Thackeray drew on his own experiences for his writing. He had a great weakness for gambling, a great desire for worldly success, and over his life hung the tragic illness of his wife Isabella, with whom he had hree daughters, one dying in infancy.

Thackeray died December 24, 1863. He was buried in Kensal Green, and a bust by Marochetti was put up to his memory in Westminster Abbey.

Leo Tolstoy

Russian author, a master of realistic fiction and one of the world's greatest novelists.

Tolstoy is best known for his two longest works, War and Peace and Anna Karenina, which are commonly regarded as among the finest novels ever written. War and Peace in particular seems virtually to define this form for many readers and critics. Among Tolstoy's shorter works, The Death of Ivan Ilyich is usually classed among the best examples of the novella. Especially during his last three decades Tolstoy also achieved world renown as a moral and religious teacher. His doctrine of nonresistance to evil had an important influence on Gandhi. Although Tolstoy's religious ideas no longer command the respect they once did, interest in his life and personality has, if anything, increased over the years.

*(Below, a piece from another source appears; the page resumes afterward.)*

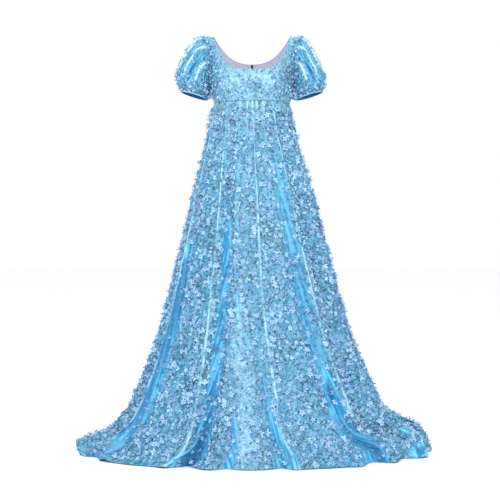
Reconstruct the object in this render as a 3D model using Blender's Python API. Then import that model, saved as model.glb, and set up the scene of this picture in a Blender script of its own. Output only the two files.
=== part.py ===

Most readers will agree with the assessment of the 19th-century British poet and critic Matthew Arnold that a novel by Tolstoy is not a work of art but a piece of life; the 20th-century Russian author Isaak Babel commented that, if the world could write by itself, it would write like Tolstoy. Critics of diverse schools have agreed that somehow Tolstoy's works seem to elude all artifice. Most have stressed his ability to observe the smallest changes of consciousness and to record the slightest movements of the body. What another novelist would describe as a single act of consciousness, Tolstoy convincingly breaks down into a series of infinitesimally small steps. According to the English writer Virginia Woolf, who took for granted that Tolstoy was “the greatest of all novelists,” these observational powers elicited a kind of fear in readers, who “wish to escape from the gaze which Tolstoy fixes on us.”

Those who visited Tolstoy as an old man also reported feelings of great discomfort when he appeared to understand their unspoken thoughts. It was commonplace to describe him as godlike in his powers and titanic in his struggles to escape the limitations of the human condition. Some viewed Tolstoy as the embodiment of nature and pure vitality, others saw him as the incarnation of the world's conscience, but for almost all who knew him or read his works, he was not just one of the greatest writers who ever lived but a living symbol of the search for life's meaning.

Ivan Turgenev

Ivan Sergeyevich Turgenev was born in 1818 in the province of Oryol. In 1827 he entered St Petersburg University where he studied philosophy. When he was nineteen he published his first poems and went to the University of Berlin.

After two years he returned to Russia and took his degree at the University of Moscow. After 1856 he lived mostly abroad, and he became the first Russian writer to gain a wide reputation in Europe. He wrote many novels, plays, short stories and novellas, of which First Love (1860) is the most famous. He died in Paris in 1883.